The Americans got themselves a fine constitution due to those who knew how to fight the populist tide and stand by principle. The land of Jefferson, Madison, Washington and Hamilton should know better than to seem to be advising Nepal to go the way of a quick-and-easy, unrepresentative process of constitution-writing. It is a wonder that overseas and Asian entities, so hyper-active during the constitution non-writing, are not there to support elections as the most elemental matter of a representative democracy.
Back to the village
The American Peace Corps volunteers (PCVs) brought enlightenment to many, many Nepalis across the land in the era before district roads, television, FM radio and overseas travel.

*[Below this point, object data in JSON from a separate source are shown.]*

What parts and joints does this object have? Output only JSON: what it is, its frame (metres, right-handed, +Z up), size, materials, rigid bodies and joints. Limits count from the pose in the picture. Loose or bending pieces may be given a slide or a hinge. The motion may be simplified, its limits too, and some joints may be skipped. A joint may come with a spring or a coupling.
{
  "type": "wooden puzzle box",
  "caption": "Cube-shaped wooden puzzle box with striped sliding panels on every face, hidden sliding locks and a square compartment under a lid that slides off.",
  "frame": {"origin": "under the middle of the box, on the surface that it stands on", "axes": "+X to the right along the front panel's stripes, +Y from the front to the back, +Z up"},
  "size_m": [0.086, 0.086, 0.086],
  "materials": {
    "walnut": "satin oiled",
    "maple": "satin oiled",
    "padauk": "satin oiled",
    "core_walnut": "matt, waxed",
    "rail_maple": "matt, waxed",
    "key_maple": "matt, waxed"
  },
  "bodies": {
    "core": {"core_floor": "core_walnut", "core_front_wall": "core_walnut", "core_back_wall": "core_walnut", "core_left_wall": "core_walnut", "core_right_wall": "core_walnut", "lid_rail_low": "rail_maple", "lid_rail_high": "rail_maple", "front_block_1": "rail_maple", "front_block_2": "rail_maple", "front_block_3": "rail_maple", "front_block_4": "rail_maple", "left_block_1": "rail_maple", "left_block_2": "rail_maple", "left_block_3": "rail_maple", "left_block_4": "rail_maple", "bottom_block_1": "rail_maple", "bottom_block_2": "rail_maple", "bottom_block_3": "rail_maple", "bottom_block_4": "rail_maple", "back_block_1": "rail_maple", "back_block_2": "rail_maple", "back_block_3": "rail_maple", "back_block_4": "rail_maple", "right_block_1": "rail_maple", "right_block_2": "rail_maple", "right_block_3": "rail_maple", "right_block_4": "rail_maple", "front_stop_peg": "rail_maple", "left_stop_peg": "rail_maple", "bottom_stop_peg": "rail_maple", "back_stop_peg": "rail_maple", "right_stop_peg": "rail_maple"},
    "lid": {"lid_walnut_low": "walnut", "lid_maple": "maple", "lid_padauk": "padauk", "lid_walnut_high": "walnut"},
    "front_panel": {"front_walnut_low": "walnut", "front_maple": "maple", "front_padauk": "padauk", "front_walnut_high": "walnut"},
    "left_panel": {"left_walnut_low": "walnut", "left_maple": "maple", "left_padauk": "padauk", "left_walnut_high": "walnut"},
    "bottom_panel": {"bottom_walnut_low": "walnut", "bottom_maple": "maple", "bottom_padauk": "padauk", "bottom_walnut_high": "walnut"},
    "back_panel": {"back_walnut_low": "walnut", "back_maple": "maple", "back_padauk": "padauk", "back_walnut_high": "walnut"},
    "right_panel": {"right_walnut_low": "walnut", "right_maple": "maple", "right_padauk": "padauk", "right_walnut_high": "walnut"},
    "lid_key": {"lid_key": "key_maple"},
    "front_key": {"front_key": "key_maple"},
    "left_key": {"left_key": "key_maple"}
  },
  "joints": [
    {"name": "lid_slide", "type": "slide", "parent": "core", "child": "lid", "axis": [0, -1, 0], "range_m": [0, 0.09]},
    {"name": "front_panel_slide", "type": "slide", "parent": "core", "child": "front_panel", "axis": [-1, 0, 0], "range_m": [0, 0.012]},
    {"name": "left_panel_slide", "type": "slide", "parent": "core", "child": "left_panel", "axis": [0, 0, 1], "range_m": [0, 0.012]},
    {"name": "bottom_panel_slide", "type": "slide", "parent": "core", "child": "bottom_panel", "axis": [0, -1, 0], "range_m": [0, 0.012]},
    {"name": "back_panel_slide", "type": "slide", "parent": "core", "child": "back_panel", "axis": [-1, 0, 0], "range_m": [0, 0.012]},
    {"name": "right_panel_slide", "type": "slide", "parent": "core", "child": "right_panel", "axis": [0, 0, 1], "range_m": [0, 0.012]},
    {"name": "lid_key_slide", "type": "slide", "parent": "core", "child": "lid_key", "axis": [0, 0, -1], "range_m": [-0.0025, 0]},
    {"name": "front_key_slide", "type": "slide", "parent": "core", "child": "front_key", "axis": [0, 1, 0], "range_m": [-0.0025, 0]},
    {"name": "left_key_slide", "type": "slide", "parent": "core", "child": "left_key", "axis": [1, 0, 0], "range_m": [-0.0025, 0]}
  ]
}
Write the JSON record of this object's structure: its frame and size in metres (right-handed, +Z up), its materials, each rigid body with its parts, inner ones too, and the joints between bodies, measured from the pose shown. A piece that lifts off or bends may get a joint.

With society emerging unprepared into the modern era, the Peace Corps was a phenomenon in more ways than has been articulated, and it is good to have it back.
Numerous PCV alumni are today middle-aged or elderly US citizens, in a position to influence policy, drive tourism, and otherwise support Nepal. No other Peace Corps recipient country probably has so many “ambassadors” in the powerful United States of America. As Nepalis try to bring their polity back on the rails, the revival of the programme will help revive links with the alumni PCVs, which would be a bonanza.
The return of the Peace Corps should also spark the imagination of the Nepali authorities and activists to to start genuine “back to the village” programmes, to allow educated young adults of Nepal to serve marginalised locales and communities. There are some organisations already starting on this road, and we do need to revive the spirit of volunteerism that was so effectively harnessed by the National Development Service (NDS) in the 1970s.
The spirit of the Peace Corps is one area where the Nepal can learn from the United States. Another is the spirit of the Founding Fathers—how about starting with a translation into Nepali of selected essays of the Federalist Papers?